So many thought-provoking insights were in the George Saunders interview I wrote about last week, I saved a few for today. One issue he talks about is how politics and themes enter his writing. Not deliberately. He calls the writer mind the one “that wants to pull the big manure truck with your politics and your thematics in it and dump it on the reader.” We’ve all read novels like that, that hammer home their point again and again, as if the reader is too dim to get it.
If you can keep that conceptualizing mind quiet, Saunders believes, your themes and politics will behave “almost like really shy animals.” He recommends simply ignoring them, pretending you’re not interested in them when they come out of the woods. If you instead concentrate on the story you’re telling, these ideas/themes/whatnot will be there. They’ll leach in, coming in “so honestly, and they won’t be abstract, but intimately linked to action and character.”

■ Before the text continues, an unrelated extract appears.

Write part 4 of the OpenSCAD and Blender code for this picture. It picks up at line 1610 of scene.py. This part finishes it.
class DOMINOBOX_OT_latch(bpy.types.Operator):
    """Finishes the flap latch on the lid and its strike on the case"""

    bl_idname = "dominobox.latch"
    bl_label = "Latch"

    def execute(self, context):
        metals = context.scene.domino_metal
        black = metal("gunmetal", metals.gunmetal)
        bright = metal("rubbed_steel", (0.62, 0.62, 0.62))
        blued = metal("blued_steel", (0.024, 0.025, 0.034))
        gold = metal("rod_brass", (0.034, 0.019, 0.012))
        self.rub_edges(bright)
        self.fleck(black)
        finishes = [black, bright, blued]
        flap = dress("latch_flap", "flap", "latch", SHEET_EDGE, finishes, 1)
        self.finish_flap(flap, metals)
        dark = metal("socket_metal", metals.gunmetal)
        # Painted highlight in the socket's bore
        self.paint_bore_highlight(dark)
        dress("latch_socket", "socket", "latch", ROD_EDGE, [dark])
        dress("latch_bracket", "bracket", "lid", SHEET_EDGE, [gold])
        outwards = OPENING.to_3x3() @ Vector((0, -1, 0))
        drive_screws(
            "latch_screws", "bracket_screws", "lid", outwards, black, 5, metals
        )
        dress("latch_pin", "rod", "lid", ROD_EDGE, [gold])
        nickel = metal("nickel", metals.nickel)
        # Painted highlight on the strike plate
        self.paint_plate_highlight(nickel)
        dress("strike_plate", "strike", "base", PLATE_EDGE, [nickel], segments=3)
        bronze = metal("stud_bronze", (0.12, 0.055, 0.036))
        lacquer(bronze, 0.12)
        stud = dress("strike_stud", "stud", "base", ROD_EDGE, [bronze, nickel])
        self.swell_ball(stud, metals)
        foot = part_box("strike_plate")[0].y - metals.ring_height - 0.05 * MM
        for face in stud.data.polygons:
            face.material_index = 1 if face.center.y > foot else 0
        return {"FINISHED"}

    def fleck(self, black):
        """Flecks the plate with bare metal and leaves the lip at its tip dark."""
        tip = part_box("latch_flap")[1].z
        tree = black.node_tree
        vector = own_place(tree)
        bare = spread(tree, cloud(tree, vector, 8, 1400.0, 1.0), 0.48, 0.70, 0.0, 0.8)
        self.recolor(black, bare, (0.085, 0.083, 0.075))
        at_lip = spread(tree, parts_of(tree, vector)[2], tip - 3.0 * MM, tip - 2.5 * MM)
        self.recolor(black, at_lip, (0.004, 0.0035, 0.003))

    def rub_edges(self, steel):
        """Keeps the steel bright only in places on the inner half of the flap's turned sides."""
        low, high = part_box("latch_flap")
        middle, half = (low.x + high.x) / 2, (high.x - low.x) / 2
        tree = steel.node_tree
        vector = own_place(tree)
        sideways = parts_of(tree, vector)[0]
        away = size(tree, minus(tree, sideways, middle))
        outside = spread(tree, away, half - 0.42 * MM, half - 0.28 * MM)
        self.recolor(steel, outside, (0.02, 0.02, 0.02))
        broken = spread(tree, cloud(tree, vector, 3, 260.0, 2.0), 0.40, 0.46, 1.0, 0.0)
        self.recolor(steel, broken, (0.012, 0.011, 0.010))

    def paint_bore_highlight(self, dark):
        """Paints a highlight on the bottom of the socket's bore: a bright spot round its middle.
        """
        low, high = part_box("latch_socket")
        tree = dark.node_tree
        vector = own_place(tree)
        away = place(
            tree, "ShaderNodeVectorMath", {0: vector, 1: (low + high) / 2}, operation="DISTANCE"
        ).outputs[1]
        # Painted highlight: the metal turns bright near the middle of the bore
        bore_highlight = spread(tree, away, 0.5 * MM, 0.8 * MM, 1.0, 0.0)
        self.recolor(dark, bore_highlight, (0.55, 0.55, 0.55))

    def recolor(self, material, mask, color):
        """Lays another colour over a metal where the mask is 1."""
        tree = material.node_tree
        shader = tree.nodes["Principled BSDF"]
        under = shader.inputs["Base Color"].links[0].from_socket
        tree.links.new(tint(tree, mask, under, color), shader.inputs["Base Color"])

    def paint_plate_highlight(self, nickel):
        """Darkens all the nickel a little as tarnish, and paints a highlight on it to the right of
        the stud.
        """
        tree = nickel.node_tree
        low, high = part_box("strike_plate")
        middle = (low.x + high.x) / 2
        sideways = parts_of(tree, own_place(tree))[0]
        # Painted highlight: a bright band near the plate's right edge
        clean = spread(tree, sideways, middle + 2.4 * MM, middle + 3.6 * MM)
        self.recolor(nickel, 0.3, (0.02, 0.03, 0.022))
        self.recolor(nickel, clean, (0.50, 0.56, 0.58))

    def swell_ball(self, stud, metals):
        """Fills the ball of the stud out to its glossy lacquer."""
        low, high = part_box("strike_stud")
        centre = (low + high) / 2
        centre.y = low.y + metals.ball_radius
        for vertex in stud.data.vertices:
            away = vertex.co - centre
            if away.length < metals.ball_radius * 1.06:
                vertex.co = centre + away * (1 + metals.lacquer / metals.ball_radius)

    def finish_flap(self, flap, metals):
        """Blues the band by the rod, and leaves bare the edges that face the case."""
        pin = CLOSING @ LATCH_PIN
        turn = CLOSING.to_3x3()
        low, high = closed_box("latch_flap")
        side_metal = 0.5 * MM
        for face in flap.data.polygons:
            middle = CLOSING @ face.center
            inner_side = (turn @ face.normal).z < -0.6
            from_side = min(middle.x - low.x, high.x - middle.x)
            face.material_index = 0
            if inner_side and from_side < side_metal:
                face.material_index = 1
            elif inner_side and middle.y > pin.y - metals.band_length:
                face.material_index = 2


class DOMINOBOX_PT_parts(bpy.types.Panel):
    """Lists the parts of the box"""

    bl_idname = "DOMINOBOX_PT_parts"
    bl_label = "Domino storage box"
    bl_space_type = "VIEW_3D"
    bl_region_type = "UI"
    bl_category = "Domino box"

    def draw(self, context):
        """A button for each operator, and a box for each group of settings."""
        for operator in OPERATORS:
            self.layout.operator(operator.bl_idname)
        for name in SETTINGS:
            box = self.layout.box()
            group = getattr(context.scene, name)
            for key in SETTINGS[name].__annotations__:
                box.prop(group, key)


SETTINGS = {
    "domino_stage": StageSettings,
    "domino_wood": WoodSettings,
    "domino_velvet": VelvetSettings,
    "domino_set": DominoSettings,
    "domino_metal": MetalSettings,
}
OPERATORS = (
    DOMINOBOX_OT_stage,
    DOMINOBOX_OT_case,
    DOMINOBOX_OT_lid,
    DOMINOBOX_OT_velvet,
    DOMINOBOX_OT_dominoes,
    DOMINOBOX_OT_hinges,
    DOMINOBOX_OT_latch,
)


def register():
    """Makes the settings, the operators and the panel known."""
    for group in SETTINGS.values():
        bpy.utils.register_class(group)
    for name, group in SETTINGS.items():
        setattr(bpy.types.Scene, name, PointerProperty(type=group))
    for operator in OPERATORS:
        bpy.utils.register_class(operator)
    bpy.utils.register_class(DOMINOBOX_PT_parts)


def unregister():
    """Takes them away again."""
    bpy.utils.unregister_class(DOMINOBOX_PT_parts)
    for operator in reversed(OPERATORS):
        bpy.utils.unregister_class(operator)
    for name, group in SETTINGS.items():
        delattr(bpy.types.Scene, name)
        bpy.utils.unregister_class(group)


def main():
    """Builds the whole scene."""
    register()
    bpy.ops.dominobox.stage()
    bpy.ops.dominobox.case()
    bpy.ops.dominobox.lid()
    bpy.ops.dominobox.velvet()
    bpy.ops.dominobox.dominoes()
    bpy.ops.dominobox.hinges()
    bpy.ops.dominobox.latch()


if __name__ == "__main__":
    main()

Maybe that’s why, not deliberately, but completely subconsciously, I didn’t even recognize how much the theme of prejudice (and its ill effects) had seeped into my novel, Architect of Courage. I hadn’t set out to write a book about prejudice; in fact, I hadn’t even realized so much of it was there, in one way or another, until after the book was finished and I was working on blurbs and synopses. You can’t hide who you are, I suppose.
This topic reminds me of how much I admired Brad Parks’s crime novel, The Last Act, which he wrote in furious response to Wachovia and Wells Fargo Banks’ laundering of drug cartel money (which I learned about only because he included an incendiary author’s note). The book itself says nothing to convey his outrage; on the surface it’s an entertaining crime story, with nice twists, but it lays up next to that theme.
Saunders believes it’s a matter of being patient with the writing and letting the story go where it wants to go (the idea of a story having its own wants is a little hard for me; it’s easier to think of letting your subconscious mind work hard), and not forcing it. When an author pushes a story in a particular direction you can run into the problem of, “Oh, she did that goofy thing for plot reasons, not because it makes any sense.” Saunder would probably disagree, but in mysteries, sometimes the plot does need to go in a certain direction, yet it cannot seem that the author is steering it that way. If it’s too blatant, readers feel manipulated.
Television shows, working against constraints of time and possibly imagination, make transparent plot-driven choices all the time. Why do tv police officers always decide not to call back-up? Why do young women wearing long nightgowns and carrying a candle that will inevitably blow out go down in the basement at night to investigate a mysterious noise? These are plot-driven actions that are character-driven only for people who are irresponsibly reckless. We watched two different Scandinavian tv mysteries in a row where a woman officer decided to trail a dangerous suspect in her car at night in bad weather despite her colleagues on the radio saying, “Wait for back-up!” Since one of the main reasons people enjoy reading fiction is finding out “what happens next,” the more the what’s next isn’t obvious, the better off the author is.